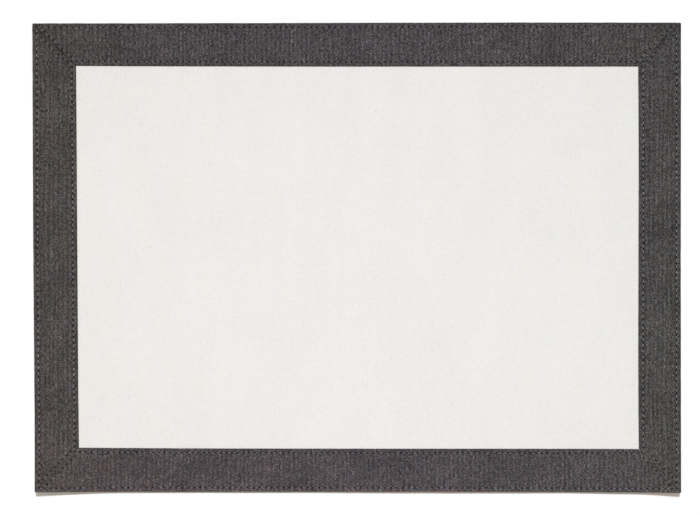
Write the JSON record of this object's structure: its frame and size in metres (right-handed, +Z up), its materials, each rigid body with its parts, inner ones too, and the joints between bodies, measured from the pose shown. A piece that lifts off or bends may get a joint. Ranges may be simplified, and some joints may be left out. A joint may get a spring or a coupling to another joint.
{
  "type": "fabric placemat",
  "caption": "Rectangular cloth placemat: off-white canvas centre, charcoal chambray border strips with mitred corners, front corners slightly lifted.",
  "frame": {"origin": "middle of the underside, on the table surface", "axes": "+X along the long side, to the right in the picture; +Y to the picture's top; +Z up"},
  "size_m": [0.4582, 0.3316, 0.006],
  "materials": {
    "canvas": "matt plain weave",
    "chambray": "matt heathered weave"
  },
  "bodies": {
    "root": {"centre_panel": "canvas", "border_back": "chambray", "border_front": "chambray", "border_left": "chambray", "border_right": "chambray"}
  },
  "joints": []
}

◆ WRITTEN INSTRUCTION ◆
Each line above must be printed exactly as it appears.

◆ RIGHT ANSWER ◆
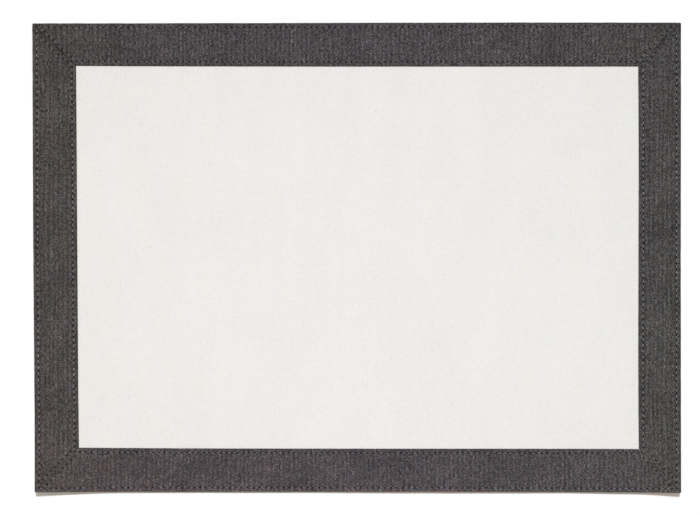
Write the JSON record of this object's structure: its frame and size in metres (right-handed, +Z up), its materials, each rigid body with its parts, inner ones too, and the joints between bodies, measured from the pose shown. A piece that lifts off or bends may get a joint. Ranges may be simplified, and some joints may be left out. A joint may get a spring or a coupling to another joint.
{
  "type": "fabric placemat",
  "caption": "Rectangular cloth placemat: off-white canvas centre, charcoal chambray border strips with mitred corners, front corners slightly lifted.",
  "frame": {"origin": "middle of the underside, on the table surface", "axes": "+X along the long side, to the right in the picture; +Y to the picture's top; +Z up"},
  "size_m": [0.4582, 0.3316, 0.006],
  "materials": {
    "canvas": "matt plain weave",
    "chambray": "matt heathered weave"
  },
  "bodies": {
    "root": {"centre_panel": "canvas", "border_back": "chambray", "border_front": "chambray", "border_left": "chambray", "border_right": "chambray"}
  },
  "joints": []
}